Celebrate good times. Come on. It’s a celebration. (I will.) Between birthdays (and births), deaths, adoptions, holidays, graduations, engagements and weddings, honors of all kinds, personal milestones (like a 100th blog post), and everything in between, our regular lives are simply filled with opportunities to celebrate. Just looking at the month of November in the US we have Dios de Los Muertos, All Saint’s Day, All Soul’s Day, Daylight Savings, Election Day, Veteran’s Day, and Thanksgiving... and that's just hitting the “big” things in the US. That leaves out all sorts of official (like Native American Heritage Month) and unofficial (National Fast Food Day) recognitions. It also doesn’t recognize that Halloween just passed and holidays like Hanukkah, Christmas, and Kwanzaa as well as many others are on their way. While we may have touched on adding holidays in other posts, it would be good to talk about celebrations in general. So take a moment to celebrate with your parties and Never Say Dice as we talk about partying with your party. - A
B: One of the strangest (and most interesting) things about holidays is how they take on lives of their own, separate from the events that inspire them. To some degree, this can be attributed to the simple passage of time: as yearly customs become annual traditions, there will be more and more people who weren’t around when the event being commemorated took place, but have celebrated the holiday regularly. And while some of this will be from folks simply being born too late, there will also be people who are newcomers to a region, and they’ll bring their own customs and traditions (yearly, annual, or otherwise) into the mix - and that, one could say, is when the party really gets started. While there are certainly a lot of misinformation and assumptions about how customs related to Christmas, just to name the highest profile example, came about, the fact is that we get a wonderful mish-mash of practices from around the world that people love to engage in… they’re all just “Christmas” at this point, and that’s wonderful. Even when celebrants don't know where something came from, they enjoy taking part, and look forward to doing it again.

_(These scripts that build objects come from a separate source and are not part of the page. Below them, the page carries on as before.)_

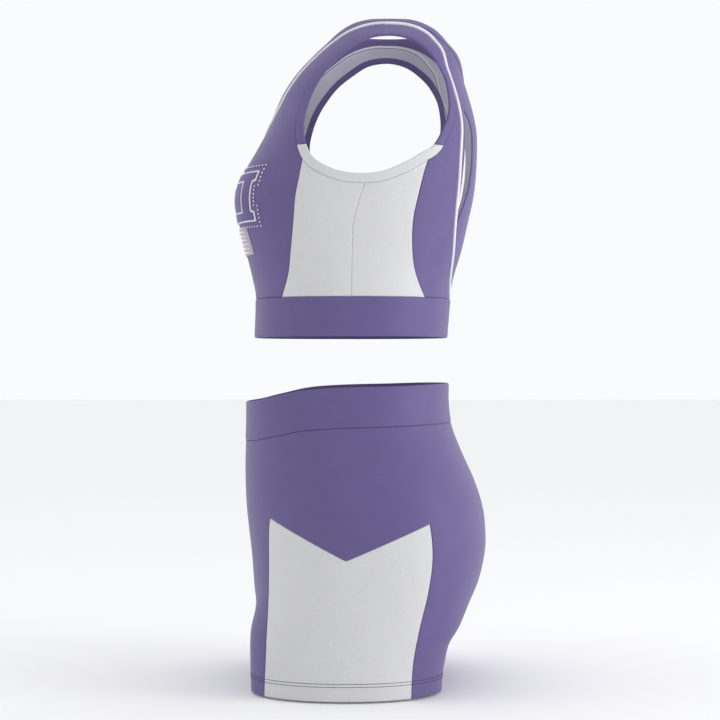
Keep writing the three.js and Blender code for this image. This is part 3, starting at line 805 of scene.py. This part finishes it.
def leg_rows():
    rows = []
    s, c = np.sin(TURNS), np.cos(TURNS)
    for i, (low, high) in enumerate(zip(LEG, LEG[1:])):
        steps = max(3, round((high[0] - low[0]) / RING_GAP))
        last = i == len(LEG) - 2
        for k in range(steps + last):
            z, outer, inner, front, back = between(LEG, i + k / steps)
            inner = max(inner, PAST_MIDDLE)
            centre, middle, depth = (outer + inner) / 2, (front + back) / 2, (back - front) / 2
            leg_x, leg_y = ring_at((outer - inner) / 2, depth, 2.1, TURNS)
            near = hip_reach(centre, inner, outer, depth)
            t = min(1, max(0, (z - FORK_Z) / FORK_RISE))
            mix = t * t * (3 - 2 * t)
            x = (centre + leg_x) * (1 - mix) + (centre + s * near) * mix
            y = middle + leg_y * (1 - mix) + c * near * mix
            # The seat: a shallow hollow up the middle and a tuck under each side.
            seat = np.clip((y - 20) / 60, 0, 1)
            y = y - 7 * seat * np.exp(-away(x, 0, 16) - away(z, 125, 62))
            y = y - 2.2 * seat * np.exp(-away(z, 52, 11)) * np.exp(-away(x, 75, 60))
            # The front lies flat over the belly and hollows a little at the top of each thigh.
            belly = np.clip((-y - 40) / 50, 0, 1)
            y = y + 2.0 * belly * np.exp(-away(x, 62, 26) - away(z, 92, 30))
            rows.append(np.stack([x, y, np.full_like(x, z)], -1))
    return rows


leg = grid_form(leg_rows())
leg = keep(leg, leg[0][:, 0])

# Waistband: a doubled purple band, higher at the back, with elastic inside it that is a little
# narrower than the band.
WAISTBAND = np.array([0, 42])
WAIST_TOP = smooth([
    (-200, 303), (-127, 305), (-95, 311), (-60, 318.5), (-20, 321.5), (35, 323), (100, 325),
    (200, 325),
], 60)
WAIST_SEAM = WAIST_TOP - WAISTBAND
WAIST_EASE = np.array([0, EASE])


def under(line):
    """Positive below a line that is walked from front to back."""
    return lambda t: -across(t[:, 1], t[:, 2], line)


def over(line):
    return lambda t: across(t[:, 1], t[:, 2], line)


def both_halves(form):
    """The left half and its mirror image, joined where they meet in the middle."""
    other = mirror(form)
    table = np.concatenate([form[0], other[0]])
    tri = np.concatenate([form[1], other[1] + len(form[0])])
    middle = np.abs(table[:, 0]) < 0.01
    table[middle, 0] = 0
    table[middle, 3] = 0
    _, first, again = np.unique(np.round(table[:, :3], 2), axis=0, return_index=True, return_inverse=True)
    return table[first], again.reshape(-1)[tri]


leg = keep(leg, under(WAIST_TOP))
form = both_halves(keep(leg, over(WAIST_SEAM)))
waistband = cloth("waistband", form, "shorts", *PURPLE_DOUBLED, **DOUBLED_BAND)
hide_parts("shorts_waistband")
form = both_halves(keep(keep(leg, under(WAIST_TOP - WAIST_EASE)), over(WAIST_SEAM + WAIST_EASE)))
elastic = cloth("waist_elastic", form, "shorts", *SOFT_ELASTIC, **INSIDE_BAND)
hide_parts("shorts_waist_elastic")

# Thigh inserts: white knit down the outside of each leg, with a dipped top edge, let into the
# purple panel and hemmed with it.
INSERT_IN = 92  # no part of an insert lies nearer the middle of the body than this
INSERT_FRONT = smooth([
    (-94, 200), (-94.3, 185.5), (-95.5, 168), (-96, 111), (-98, 52), (-100, 4), (-100, -20),
], 50)
INSERT_BACK = smooth([
    (70, 196), (72, 182), (74.5, 161), (74.5, 138), (69.7, 107), (61.4, 72), (55.5, 39), (53.8, 15),
    (53, -20),
], 60)
DIP_FRONT = np.array([(-94.3, 185.5), (-14.5, 144.5)], float)
DIP_BACK = np.array([(-14.5, 144.5), (72, 182)], float)


def in_insert(t):
    """Positive inside the insert: under both slopes of its top edge and between its sides."""
    y, z = t[:, 1], t[:, 2]
    below = np.maximum(-across(y, z, DIP_FRONT), -across(y, z, DIP_BACK))
    sides = np.minimum(across(y, z, INSERT_FRONT), -across(y, z, INSERT_BACK))
    return np.where(t[:, 0] > INSERT_IN, np.minimum(below, sides), -60.0)


trouser = keep(leg, under(WAIST_SEAM))
form = keep(trouser, in_insert)
for side in ("left", "right"):
    piece = cloth(f"side_insert_{side}", handed(side, form), "shorts", *WHITE_CLOTH)
    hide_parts(f"shorts_side_insert_{side}")

# Leg panels: one purple piece wraps each leg and its half of the hips. The two are sewn
# together up the centre front and the centre back, with a diamond gusset at the fork.
GUSSET_HALF_WIDTH, GUSSET_HALF_LENGTH = 32, 66
GUSSET_Y, GUSSET_FOOT = -14, 36


def in_gusset(t):
    reach = 1 - np.abs(t[:, 0]) / GUSSET_HALF_WIDTH - np.abs(t[:, 1] - GUSSET_Y) / GUSSET_HALF_LENGTH
    return np.minimum(reach * 28, t[:, 2] - GUSSET_FOOT)


form = keep(keep(trouser, lambda t: -in_insert(t)), lambda t: -in_gusset(t))
for side in ("left", "right"):
    piece = cloth(f"leg_panel_{side}", handed(side, form), "shorts", *PURPLE_CLOTH)
    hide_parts(f"shorts_leg_panel_{side}")
gusset = cloth("gusset", both_halves(keep(trouser, in_gusset)), "shorts", *PURPLE_CLOTH)
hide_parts("shorts_gusset")

# Leg hems: the cloth of each leg turned up inside it, in the white of its reverse, painted darker and
# lavender as shade and purple bounce light, and sewn down with a twin needle.
TURN_UP = 17
INSIDE_LEG = {"lift": -1.9, "thick": 0.8, "roll": 0.3}
TURNED_UP = ("purple_stretch_cloth", REVERSE_WITH_PAINTED_SHADE, REVERSE_WITH_PAINTED_SHADE)
form = keep(keep(trouser, lambda t: TURN_UP - t[:, 2]), lambda t: t[:, 2] - 1)
for side in ("left", "right"):
    piece = cloth(f"leg_hem_{side}", handed(side, form), "shorts", *TURNED_UP, **INSIDE_LEG)
    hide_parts(f"shorts_leg_hem_{side}")

# Twin-needle stitching: two rows of dark purple thread round each leg, which hold the
# turned-up cloth.
NEEDLES = (15.2, 18.4)  # heights of the two rows
STITCH, PITCH, THREAD_SIZE = 2.5, 3.0, 0.34
THREAD = knit("dark purple thread", (0.055, 0.045, 0.10), 0.7, 0.1)


def contour(form, value):
    """The lines on a form along which value is nothing, each as rows of place and normal."""
    table, here, _ = split(form, value(form[0]))
    start = len(form[0])
    links = {}
    for a, b in edge_pairs(here):
        if a >= start and b >= start:
            links.setdefault(a, []).append(b)
            links.setdefault(b, []).append(a)
    lines, seen = [], set()
    for first in sorted(links, key=lambda k: len(links[k])):
        if first in seen:
            continue
        line = [first]
        seen.add(first)
        while onward := [k for k in links[line[-1]] if k not in seen]:
            line.append(onward[0])
            seen.add(onward[0])
        if first in links[line[-1]] and len(line) > 2:
            line.append(first)
        lines.append(table[line, :6])
    return [line for line in lines if len(line) > 4]


def stitch(start, end):
    """One plump stitch: a point at each end, sunk in the cloth, and two square rings between."""
    normal = (start[3:] + end[3:]) / 2
    normal /= np.linalg.norm(normal) + 1e-9
    a, b = start[:3] + normal * 0.05, end[:3] + normal * 0.05
    along = (b - a) / (np.linalg.norm(b - a) + 1e-9)
    side = np.cross(along, normal) * THREAD_SIZE * 1.3
    rise = normal * THREAD_SIZE
    rings = [a + (b - a) * t + out for t in (0.22, 0.78) for out in (side, rise, -side, -rise)]
    return [a - rise * 0.6, *rings, b - rise * 0.6]


def stitches(name, lines):
    """Stitches laid end to end along the lines."""
    spots, faces = [], []
    for line in lines:
        steps = np.linalg.norm(np.diff(line[:, :3], axis=0), axis=1)
        run = np.concatenate([[0], np.cumsum(steps)])
        for u in np.arange(PITCH / 2, run[-1], PITCH):
            start, end = (
                np.array([np.interp(v, run, line[:, k]) for k in range(6)])
                for v in (u - STITCH / 2, u + STITCH / 2)
            )
            n = len(spots)
            spots += stitch(start, end)
            for k in range(4):
                m = (k + 1) % 4
                faces += [(n, n + 1 + m, n + 1 + k), (n + 9, n + 5 + k, n + 5 + m)]
                faces.append((n + 1 + k, n + 1 + m, n + 5 + m, n + 5 + k))
    mesh = bpy.data.meshes.new(name)
    mesh.from_pydata(np.array(spots) / 1000, [], faces)
    mesh.materials.append(THREAD)
    mesh.polygons.foreach_set("use_smooth", np.ones(len(mesh.polygons), dtype=bool))
    placed(name, mesh, "shorts")


for side in ("left", "right"):
    shape = handed(side, trouser)
    lower_row, upper_row = (contour(shape, lambda t: t[:, 2] - height) for height in NEEDLES)
    stitches(f"leg_hem_stitching_{side}", lower_row + upper_row)
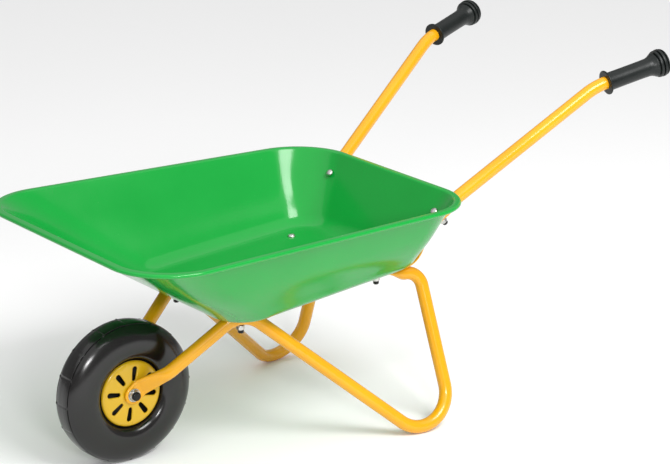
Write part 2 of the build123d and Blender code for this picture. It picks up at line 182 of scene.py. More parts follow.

A: There are two obvious places to put these types of celebrations in your game. You can make it the focus of the gaming session, putting your party square in the middle of one of these events. Alternately, you can put them in the background flavortext - an approach I think that tends to be forgotten. Unless it's a plot point, you don’t often see things like weddings, funerals, births, etc. going on in imaginary worlds. Certainly, as in our own world, these things must happen all the time, and likely many just as frequently. The problem you may run into, though, when including these as setting flavor descriptions, is that it may pique your players' interest. While this kind of engagement is certainly something to strive for, make sure you're prepared for the possibility. When deciding the celebration you're featuring in the background, jot down some of the names of the people involved in it. If the event is a funeral, the players are going to want to know who the deceased is, maybe something about their life. For a wedding, they’ll likely want to know about both the bride and groom, and possibly be interested in crashing the event. What adventurer isn’t interested in the possibility of free food? Flavor celebrations don’t have to be limited to more active “single day” events like birthdays, weddings, and funerals, either. One could imagine an Andorian Heritage month or the annual Neverwinter Cabbage Appreciation Month.
Having these celebrations in the foreground is something else to deal with entirely. You’ll need more than a few details to be ready. While we have spoken of holiday events once or twice, any of our real life events could potentially become the setting for your next adventure. Plenty of drama and mystery can happen at both weddings and funerals, and there is no reason you shouldn’t bring that to your tabletops. Just thinking about the things that happen in our real world month of November, the drama around Black Friday and Cyber Monday could certainly be the centerpiece for a tabletop session. Certainly, players are likely to want to get the best deals they can with their earnings. That puts them right in the middle of the action of Cuthulu enthralling shoppers, thieves performing a heist, or any sort of riot or other thing you might actually see in real world stores.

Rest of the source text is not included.